Organisation des retours : l'Agence devrait apporter l'assistance nécessaire aux États membres dans l'organisation d'opérations de retour conjointes et des interventions de retour de migrants en situation irrégulière, sans examiner le fond des décisions de retour prises par les États membres et dans le plein respect des droits fondamentaux.

Il est précisé que les escortes pour les retours forcés devraient demeurer soumises aux mesures disciplinaires de leur État membre d'origine pendant tout le déroulement des opérations.

En tout état de cause, l'Agence ne devrait ni coordonner, ni organiser ou proposer elle-même des opérations de retour vers des pays tiers où l'analyse des risques a mis au jour des risques de violation des droits fondamentaux ou des manquements graves.

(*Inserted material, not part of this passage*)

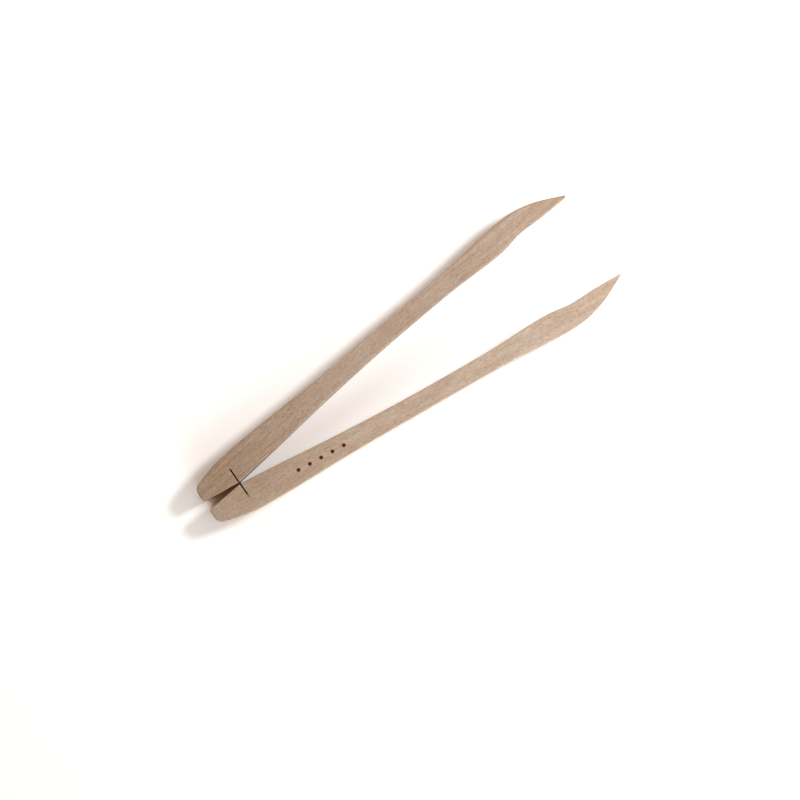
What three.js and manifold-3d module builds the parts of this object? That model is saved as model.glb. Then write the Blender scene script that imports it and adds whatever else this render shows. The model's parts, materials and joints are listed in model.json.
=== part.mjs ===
// Wooden print tongs: two arms of one pattern, the second turned over so that it mirrors the first, joined
// only by a thin spring-steel leaf. The leaf stands in a narrow saw kerf that crosses both arms at the
// fulcrum, and a bed of hard glue at each kerf's blind end holds it. Squeezing the arms bends the leaf.
// Millimetres, +Z up. The tongs lie flat on z = 0 with their tips towards +X, and the origin is the middle
// of the underside of their box. Every shape is drawn from the fulcrum, and one group then moves them all.

import * as THREE from "three";
import { mergeVertices } from "three/addons/utils/BufferGeometryUtils.js";
import Module from "manifold-3d";

const wasm = await Module();
wasm.setup();

// Arms: one board thickness, with distances along the tongs counted from the fulcrum.
const REACH = 256; // forward to the tips
const TAIL = 24; // back to the tail ends
const THICKNESS = 18;
const HALF_GAP = 0.45; // from the long axis to each arm at the fulcrum
const FULCRUM_EDGE = 18.8; // from the long axis to the outer edge at the fulcrum

// How far each arm's inner and outer edges stand from the long axis. They stay nearly parallel down the
// handle, then swell outwards and hook back in to the tip.
const STATIONS = [
  { x: 24, inner: 3.8, outer: 21 },
  { x: 72, inner: 11, outer: 24.1 },
  { x: 120, inner: 16.8, outer: 28.3 },
  { x: 168, inner: 21, outer: 32.7 },
  { x: 204, inner: 22.6, outer: 37.6 },
  { x: 222, inner: 26, outer: 38.9 },
  { x: 238, inner: 26.6, outer: 36.2 },
];
const SHOULDER = { x: -12, outer: 16.2 }; // the outer edge's last station, between the fulcrum and the tail

// The three round corners: radius, distance of the centre from the long axis, and the directions in which
// the arc starts and ends, in degrees from +X.
const NOSE = { radius: 0.6, offset: 28.5, from: -80.5, to: 66.4 };
const TAIL_CORNER = { radius: 5, offset: 8.7, from: 107, to: 180 };
const TAIL_LIP_RADIUS = 1.8;
const TAIL_FLARE = 5.9; // angle in degrees between each arm's inner tail face and the long axis

// Leaf spring, the kerfs that hold it, and the glue at their blind ends.
const LEAF_THICKNESS = 0.5;
const LEAF_HALF_LENGTH = 9.6;
const LEAF_RECESS = 0.5; // of its edges below the arms' faces
const KERF_WIDTH = 0.9;
const KERF_DEPTH = 10.2; // from the long axis
const GLUE_LENGTH = 2;
const UPPER_GLUE_RECESS = 3; // the lower arm's glue fills its kerf flush instead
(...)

De même, le directeur exécutif de l’Agence, en étroite coopération avec l'officier aux droits fondamentaux, devrait retirer le financement d'une opération conjointe, d'une intervention rapide aux frontières, d'un projet pilote, d'équipes d'appui à la gestion des flux migratoires ou d'une opération de retour s'il estime qu'il existe des violations graves ou susceptibles de persister des droits fondamentaux ou des obligations de protection internationale.

Respect du principe de non-refoulement : l'existence éventuelle d'un accord entre un État membre et un pays tiers n'exempte pas l'Agence ou les États membres des obligations qui leur incombent au titre du droit de l'Union et du droit international, eu égard en particulier au respect du principe de non-refoulement, lorsqu'ils savent ou sont censés savoir que les défaillances systémiques de la procédure d'asile et des conditions d'accueil des demandeurs d'asile dans ce pays tiers constituent des motifs sérieux de croire que le demandeur d'asile court un risque grave.

Respect des droits fondamentaux : le corps européen de garde-frontières et de garde-côtes devraient mener à bien leurs missions en respectant pleinement les droits fondamentaux, notamment la Charte des droits fondamentaux de l'UE, la convention relative au statut des réfugiés et les obligations relatives à l'accès à la protection internationale, en particulier le principe de non-refoulement, etc.

Étant donné que les missions de sauvetage se multiplient, l'Agence devrait en outre développer une stratégie de contrôle et de garantie de la protection des droits fondamentaux. À cette fin, elle devrait doter son officier aux droits fondamentaux des ressources humaines et financières suffisantes par rapport à son mandat et à son importance.

Ressources financières : pour garantir l'autonomie de l'Agence, celle-ci devrait être dotée d'un budget propre, alimenté pour l'essentiel par une contribution de l'Union. L'Agence devrait en outre financer l'intégralité de la formation nécessaire aux garde-frontières faisant partie de la réserve de réaction rapide prévue au règlement.

Obligation de rendre des comptes et transparence : l'Agence devrait être pleinement responsable devant le Parlement européen et le Conseil. Elle devrait être aussi transparente que possible en ce qui concerne ses activités, sans compromettre la réalisation de l'objectif de ses opérations. Elle devrait rendre publiques toutes les informations pertinentes sur l'ensemble de ses activités, et veiller à ce que le public et toute partie intéressée reçoivent rapidement des informations concernant ses travaux.

Plus globalement, l’Agence devrait adopter des règles internes selon lesquelles les membres des organes et les membres du personnel devront éviter toute situation pouvant donner lieu à un conflit d'intérêts.

Dispositions diverses : un ensemble d’amendements a été adopté pour renforcer les dispositions relatives : i) à la protection des données à caractère personnel utilisées par l’Agence, ii) au dépôt des plaintes en cas de non-respect des droits fondamentaux par le personnel de l’Agence. Ainsi s’il était démontré qu'un garde-frontière ou un expert national détaché avait violé des droits fondamentaux ou enfreint des obligations en matière de protection internationale, l'Agence devrait écarter immédiatement ce garde-frontière des activités de l'Agence ou de la réserve de réaction rapide ; iii) à la gouvernance, de sorte que le Parlement européen et le Conseil aient conjointement le charge de nommer le directeur exécutif et le directeur exécutif adjoint de l’Agence pour une durée de 5 ans.

Rapport : l'Agence devrait présenter un rapport au Parlement européen chaque année sur le nombre d'équipements techniques que chaque État membre s'est engagé à mettre à la disposition de l’Agence. Ce rapport devrait notamment dresser la liste des États membres ayant invoqué la situation exceptionnelle visée au règlement pendant l'année précédente et les motifs et informations fournis par l'État membre concerné.